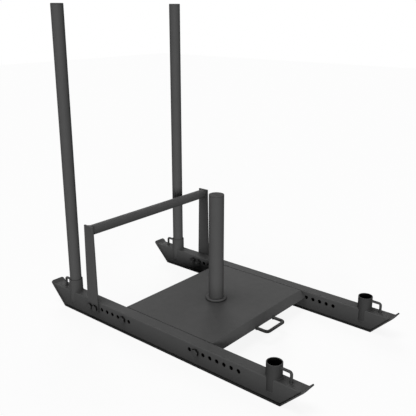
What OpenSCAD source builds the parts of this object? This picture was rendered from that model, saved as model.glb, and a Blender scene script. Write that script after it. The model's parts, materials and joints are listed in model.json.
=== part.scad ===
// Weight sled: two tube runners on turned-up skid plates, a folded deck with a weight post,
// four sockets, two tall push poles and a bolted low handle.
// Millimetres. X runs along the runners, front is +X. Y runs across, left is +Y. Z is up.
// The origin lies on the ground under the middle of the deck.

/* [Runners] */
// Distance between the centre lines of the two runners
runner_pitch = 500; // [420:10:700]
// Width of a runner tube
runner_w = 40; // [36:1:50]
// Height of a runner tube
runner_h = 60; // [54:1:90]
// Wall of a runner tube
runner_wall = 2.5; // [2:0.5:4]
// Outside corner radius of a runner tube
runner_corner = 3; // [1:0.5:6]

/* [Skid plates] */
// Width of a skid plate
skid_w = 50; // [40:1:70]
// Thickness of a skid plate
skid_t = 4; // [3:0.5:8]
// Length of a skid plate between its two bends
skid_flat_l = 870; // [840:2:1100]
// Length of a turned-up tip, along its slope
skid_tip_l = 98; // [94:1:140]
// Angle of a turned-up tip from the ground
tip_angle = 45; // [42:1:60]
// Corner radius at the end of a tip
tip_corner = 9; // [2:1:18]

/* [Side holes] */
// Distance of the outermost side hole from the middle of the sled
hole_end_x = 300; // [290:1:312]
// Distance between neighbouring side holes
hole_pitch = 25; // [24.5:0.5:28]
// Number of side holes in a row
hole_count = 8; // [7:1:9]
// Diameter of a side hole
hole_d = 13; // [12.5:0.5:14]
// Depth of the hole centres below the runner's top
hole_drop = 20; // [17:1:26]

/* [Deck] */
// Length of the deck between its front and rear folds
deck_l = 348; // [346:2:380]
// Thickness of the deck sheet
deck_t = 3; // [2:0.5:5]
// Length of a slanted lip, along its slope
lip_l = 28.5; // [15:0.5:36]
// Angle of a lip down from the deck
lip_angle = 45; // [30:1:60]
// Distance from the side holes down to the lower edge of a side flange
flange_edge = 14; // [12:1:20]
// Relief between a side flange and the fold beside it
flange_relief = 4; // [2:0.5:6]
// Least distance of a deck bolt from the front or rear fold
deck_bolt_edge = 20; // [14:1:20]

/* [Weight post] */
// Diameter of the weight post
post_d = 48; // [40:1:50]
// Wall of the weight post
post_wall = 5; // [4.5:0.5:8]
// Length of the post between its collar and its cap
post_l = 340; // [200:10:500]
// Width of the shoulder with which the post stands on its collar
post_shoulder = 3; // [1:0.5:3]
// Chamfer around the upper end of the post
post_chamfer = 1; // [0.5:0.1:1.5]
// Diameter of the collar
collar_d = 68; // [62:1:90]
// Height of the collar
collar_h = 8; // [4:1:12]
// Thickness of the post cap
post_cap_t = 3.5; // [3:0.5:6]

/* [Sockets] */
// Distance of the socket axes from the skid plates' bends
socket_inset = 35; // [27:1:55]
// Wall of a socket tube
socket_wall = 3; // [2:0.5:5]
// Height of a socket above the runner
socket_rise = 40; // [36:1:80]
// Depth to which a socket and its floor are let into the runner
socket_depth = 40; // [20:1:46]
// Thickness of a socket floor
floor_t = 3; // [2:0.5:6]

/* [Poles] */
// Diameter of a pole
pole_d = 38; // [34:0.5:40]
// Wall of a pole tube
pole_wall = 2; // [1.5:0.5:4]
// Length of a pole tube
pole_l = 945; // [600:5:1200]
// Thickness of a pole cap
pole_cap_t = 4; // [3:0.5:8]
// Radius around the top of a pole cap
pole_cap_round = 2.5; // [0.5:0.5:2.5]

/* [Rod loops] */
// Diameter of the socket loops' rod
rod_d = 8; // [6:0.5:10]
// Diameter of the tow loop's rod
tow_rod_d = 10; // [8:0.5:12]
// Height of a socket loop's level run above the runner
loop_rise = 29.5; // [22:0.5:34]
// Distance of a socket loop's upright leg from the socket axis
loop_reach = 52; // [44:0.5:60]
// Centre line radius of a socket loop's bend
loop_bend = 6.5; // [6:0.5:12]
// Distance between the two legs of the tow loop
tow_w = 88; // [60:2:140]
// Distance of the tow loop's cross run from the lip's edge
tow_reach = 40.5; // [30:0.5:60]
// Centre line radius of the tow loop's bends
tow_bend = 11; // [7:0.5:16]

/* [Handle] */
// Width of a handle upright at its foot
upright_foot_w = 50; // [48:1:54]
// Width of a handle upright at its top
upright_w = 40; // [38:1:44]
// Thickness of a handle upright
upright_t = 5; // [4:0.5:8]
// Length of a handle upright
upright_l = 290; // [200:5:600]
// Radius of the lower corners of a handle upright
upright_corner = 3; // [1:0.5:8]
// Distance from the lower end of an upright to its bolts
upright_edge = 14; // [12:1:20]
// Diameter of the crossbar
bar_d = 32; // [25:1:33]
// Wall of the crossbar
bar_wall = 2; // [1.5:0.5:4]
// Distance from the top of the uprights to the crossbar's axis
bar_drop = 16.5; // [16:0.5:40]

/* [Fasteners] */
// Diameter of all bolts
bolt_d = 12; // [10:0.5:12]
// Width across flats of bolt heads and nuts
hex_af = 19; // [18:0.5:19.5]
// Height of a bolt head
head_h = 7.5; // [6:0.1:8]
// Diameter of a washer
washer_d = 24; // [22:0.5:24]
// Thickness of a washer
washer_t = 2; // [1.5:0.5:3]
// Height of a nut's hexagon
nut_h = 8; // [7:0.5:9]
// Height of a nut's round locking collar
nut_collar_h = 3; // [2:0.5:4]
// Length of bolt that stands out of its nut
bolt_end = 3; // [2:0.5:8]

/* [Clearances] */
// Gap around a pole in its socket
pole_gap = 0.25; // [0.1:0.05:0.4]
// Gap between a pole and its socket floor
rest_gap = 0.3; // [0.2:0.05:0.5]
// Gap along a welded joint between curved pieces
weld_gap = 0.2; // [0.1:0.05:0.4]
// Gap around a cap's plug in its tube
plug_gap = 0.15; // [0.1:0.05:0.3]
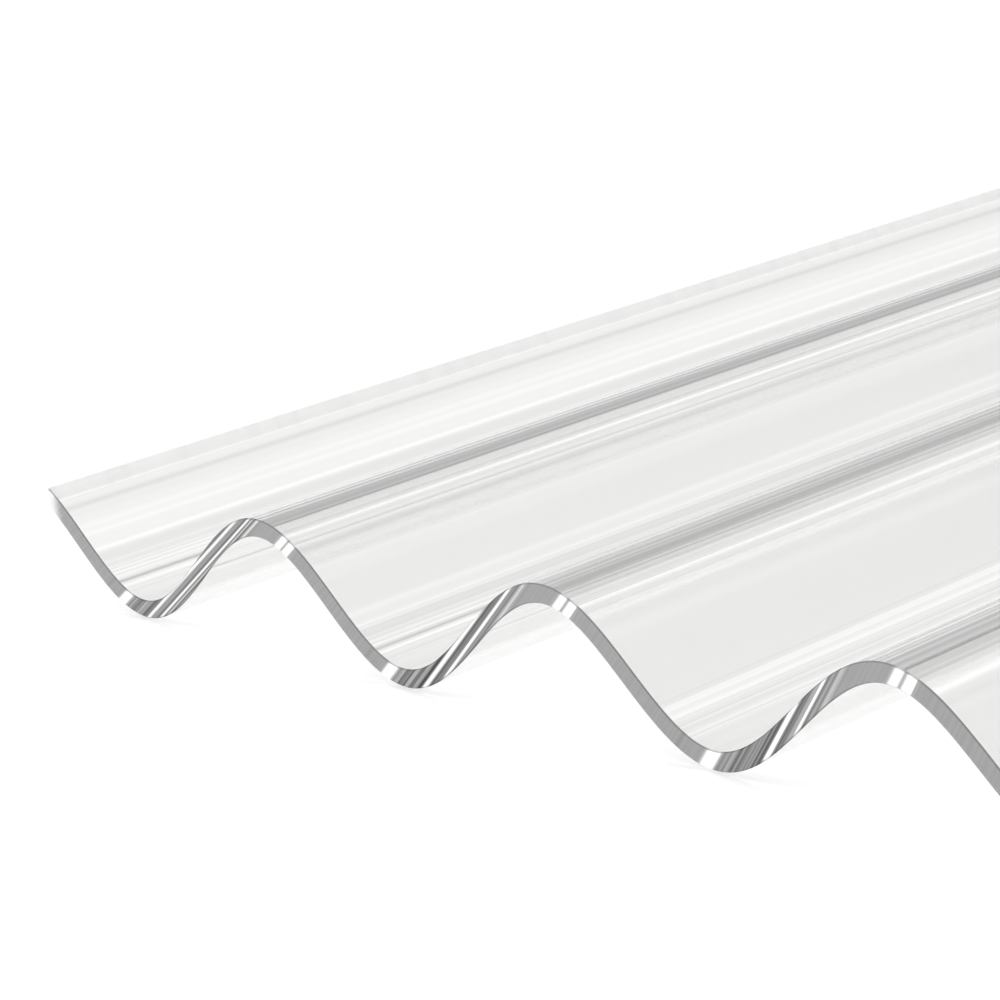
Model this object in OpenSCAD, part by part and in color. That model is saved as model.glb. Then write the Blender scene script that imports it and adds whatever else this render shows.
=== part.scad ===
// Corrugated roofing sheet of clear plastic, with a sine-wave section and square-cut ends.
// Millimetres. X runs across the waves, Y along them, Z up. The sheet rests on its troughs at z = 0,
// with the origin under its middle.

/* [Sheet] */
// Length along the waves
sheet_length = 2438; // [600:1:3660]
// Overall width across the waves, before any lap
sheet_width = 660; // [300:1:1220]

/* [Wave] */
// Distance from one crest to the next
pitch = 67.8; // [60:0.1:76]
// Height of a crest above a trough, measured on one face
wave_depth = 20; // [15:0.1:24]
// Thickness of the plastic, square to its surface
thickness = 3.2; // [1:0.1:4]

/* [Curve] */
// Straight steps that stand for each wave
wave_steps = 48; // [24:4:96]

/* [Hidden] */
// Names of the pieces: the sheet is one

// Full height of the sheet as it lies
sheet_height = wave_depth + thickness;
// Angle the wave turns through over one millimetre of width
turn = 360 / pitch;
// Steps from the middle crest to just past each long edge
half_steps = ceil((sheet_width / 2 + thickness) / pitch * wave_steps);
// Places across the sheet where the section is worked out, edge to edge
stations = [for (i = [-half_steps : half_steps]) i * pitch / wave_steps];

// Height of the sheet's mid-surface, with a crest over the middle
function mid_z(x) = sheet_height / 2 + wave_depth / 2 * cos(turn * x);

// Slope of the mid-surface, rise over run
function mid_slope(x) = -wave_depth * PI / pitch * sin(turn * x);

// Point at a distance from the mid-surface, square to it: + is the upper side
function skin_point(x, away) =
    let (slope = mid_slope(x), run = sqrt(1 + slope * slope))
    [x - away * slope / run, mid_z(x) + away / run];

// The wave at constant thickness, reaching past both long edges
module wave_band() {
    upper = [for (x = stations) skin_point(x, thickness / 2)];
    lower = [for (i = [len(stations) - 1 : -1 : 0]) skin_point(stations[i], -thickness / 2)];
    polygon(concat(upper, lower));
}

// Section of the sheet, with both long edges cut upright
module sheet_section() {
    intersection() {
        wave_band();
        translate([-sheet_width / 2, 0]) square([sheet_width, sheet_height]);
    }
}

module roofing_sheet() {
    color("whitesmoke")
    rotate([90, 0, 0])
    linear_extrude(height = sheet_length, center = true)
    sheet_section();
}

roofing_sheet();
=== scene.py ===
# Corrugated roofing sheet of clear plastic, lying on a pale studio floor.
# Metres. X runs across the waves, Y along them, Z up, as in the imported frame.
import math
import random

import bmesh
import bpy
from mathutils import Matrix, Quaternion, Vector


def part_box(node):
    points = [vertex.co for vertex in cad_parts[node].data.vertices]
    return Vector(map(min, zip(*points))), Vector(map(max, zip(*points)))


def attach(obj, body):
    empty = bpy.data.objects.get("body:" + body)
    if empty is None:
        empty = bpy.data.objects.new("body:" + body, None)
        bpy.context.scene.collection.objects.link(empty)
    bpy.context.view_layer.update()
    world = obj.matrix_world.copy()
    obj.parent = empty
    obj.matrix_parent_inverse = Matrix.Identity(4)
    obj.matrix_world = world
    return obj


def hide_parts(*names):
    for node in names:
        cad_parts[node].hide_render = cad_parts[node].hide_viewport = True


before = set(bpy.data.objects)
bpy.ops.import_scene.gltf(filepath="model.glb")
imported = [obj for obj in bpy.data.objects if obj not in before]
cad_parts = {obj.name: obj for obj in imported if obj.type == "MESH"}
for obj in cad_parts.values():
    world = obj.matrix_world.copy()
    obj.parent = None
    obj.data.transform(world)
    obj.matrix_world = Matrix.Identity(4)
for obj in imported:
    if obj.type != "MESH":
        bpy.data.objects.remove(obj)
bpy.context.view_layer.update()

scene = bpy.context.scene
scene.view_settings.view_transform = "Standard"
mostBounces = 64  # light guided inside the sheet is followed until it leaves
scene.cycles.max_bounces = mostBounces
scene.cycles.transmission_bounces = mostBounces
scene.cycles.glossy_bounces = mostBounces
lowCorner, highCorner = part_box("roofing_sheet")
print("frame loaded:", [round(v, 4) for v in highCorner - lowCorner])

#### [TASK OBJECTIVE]
The first line of the records and every line down to the line with "runner_corner = 3; // [1:0.5:6]" must be quoted exactly; leave out all else.

#### [COMPLETED EXERCISE]
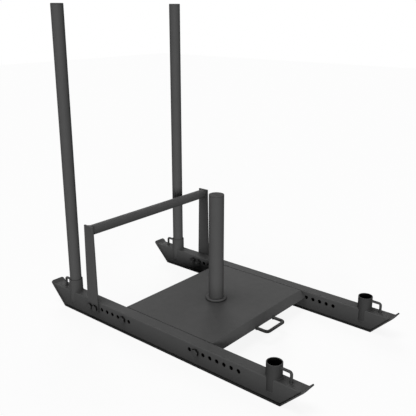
What OpenSCAD source builds the parts of this object? This picture was rendered from that model, saved as model.glb, and a Blender scene script. Write that script after it. The model's parts, materials and joints are listed in model.json.
=== part.scad ===
// Weight sled: two tube runners on turned-up skid plates, a folded deck with a weight post,
// four sockets, two tall push poles and a bolted low handle.
// Millimetres. X runs along the runners, front is +X. Y runs across, left is +Y. Z is up.
// The origin lies on the ground under the middle of the deck.

/* [Runners] */
// Distance between the centre lines of the two runners
runner_pitch = 500; // [420:10:700]
// Width of a runner tube
runner_w = 40; // [36:1:50]
// Height of a runner tube
runner_h = 60; // [54:1:90]
// Wall of a runner tube
runner_wall = 2.5; // [2:0.5:4]
// Outside corner radius of a runner tube
runner_corner = 3; // [1:0.5:6]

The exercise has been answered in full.